De fait, l’engagement s’accentue, mais la recherche vaccinale nécessite d’énormes moyens qui risquent de faire défaut en ces temps de crise financière internationale. Directeur exécutif de l’Entreprise mondiale pour un vaccin contre le sida, qui regroupe diverses organisations travaillant dans le secteur, Alan Bernstein confirme que « c’est au moment où des découvertes et des progrès importants sont réalisés que les financements diminuent ». Dès le 20 juillet dernier, un rapport de l’Onusida déplorait une baisse des financements alloués à la recherche d’un vaccin. C’est la première fois depuis que ces derniers font l’objet d’un suivi. En 2008, près de 1,2 milliard de dollars (807 millions d’euros) ont été consacrés aux études concernant la prévention, dont 868 millions pour les vaccins. Soit 10 % de moins que l’année précédente.
De la variole à la polio
La mise au point d’un vaccin est pourtant primordiale pour enrayer l’épidémie. Les chercheurs le savent : seule l’immunisation a permis l’éradication de la variole, qui tuait naguère, en Europe, un million de personnes annuellement, ou de s’en approcher concernant la poliomyélite. Chaque année, la vaccination permet de sauver plus de 3 millions de vies et d’empêcher que 750 000 enfants soient frappés d’un handicap.

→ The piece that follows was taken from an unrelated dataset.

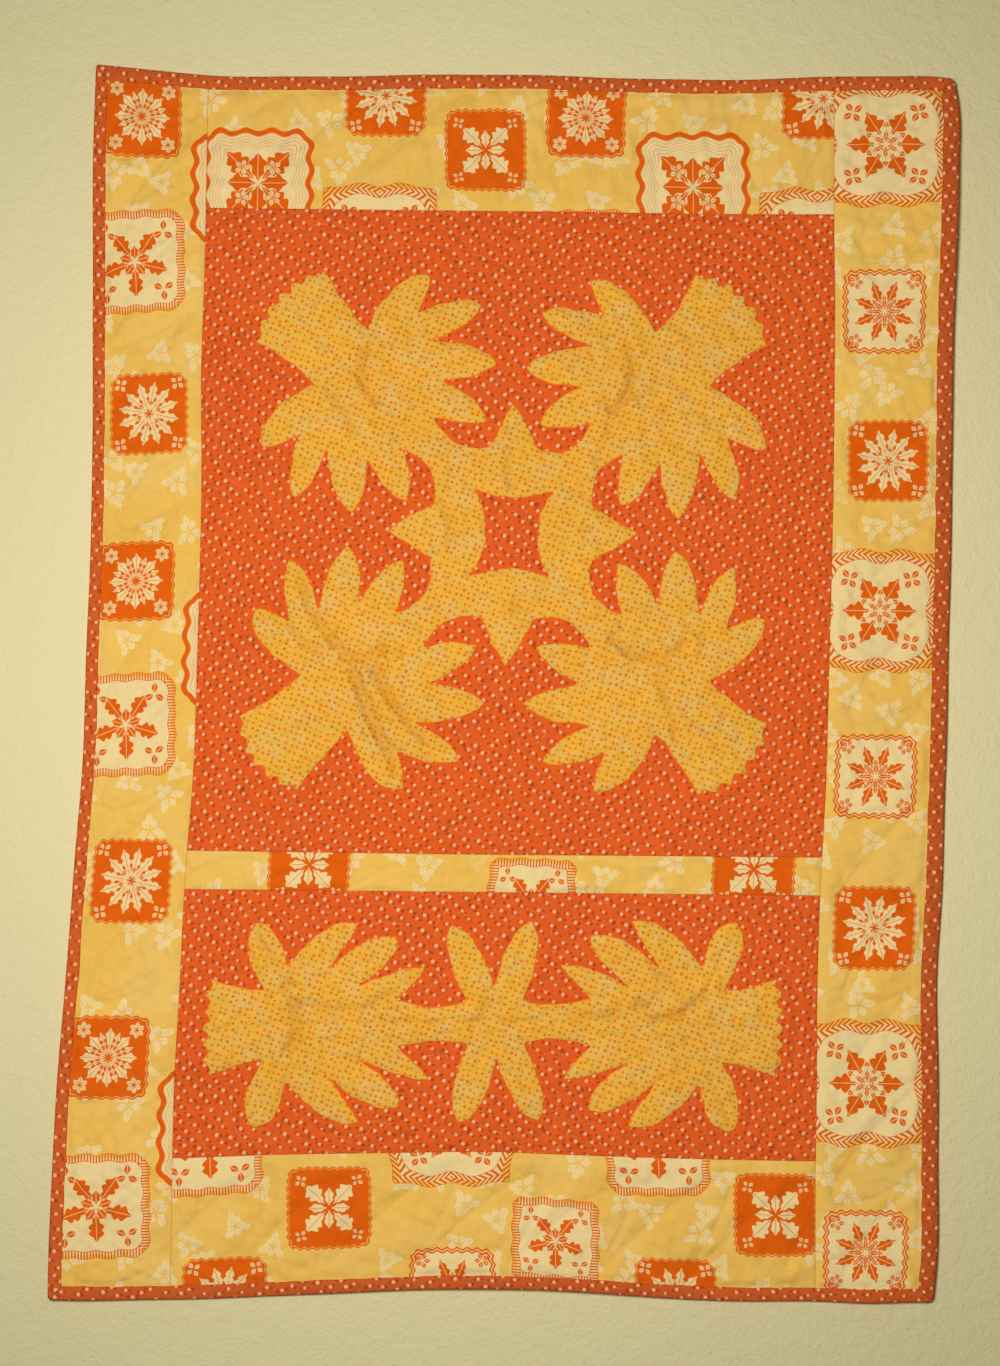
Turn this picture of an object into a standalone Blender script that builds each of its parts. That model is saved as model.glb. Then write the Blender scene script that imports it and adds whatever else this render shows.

Aujourd’hui encore, l’épidémie de sida touche 33,2 millions de personnes dans le monde, dont 22,5 millions au sud du Sahara.
Même si l’accès aux traitements a fait de remarquables progrès dans les pays du Sud – trois millions d’Africains disposent désormais d’antirétroviraux (ARV) –, il n’en reste pas moins que lorsque deux personnes sont mises sous ARV, cinq sont infectées par le virus. Trente candidats vaccins sont actuellement testés chez l’homme. Seuls trois d’entre eux ont atteint la dernière des trois phases, sans succès. Mais depuis l’essai du RV144, on sait avec certitude que la victoire est possible.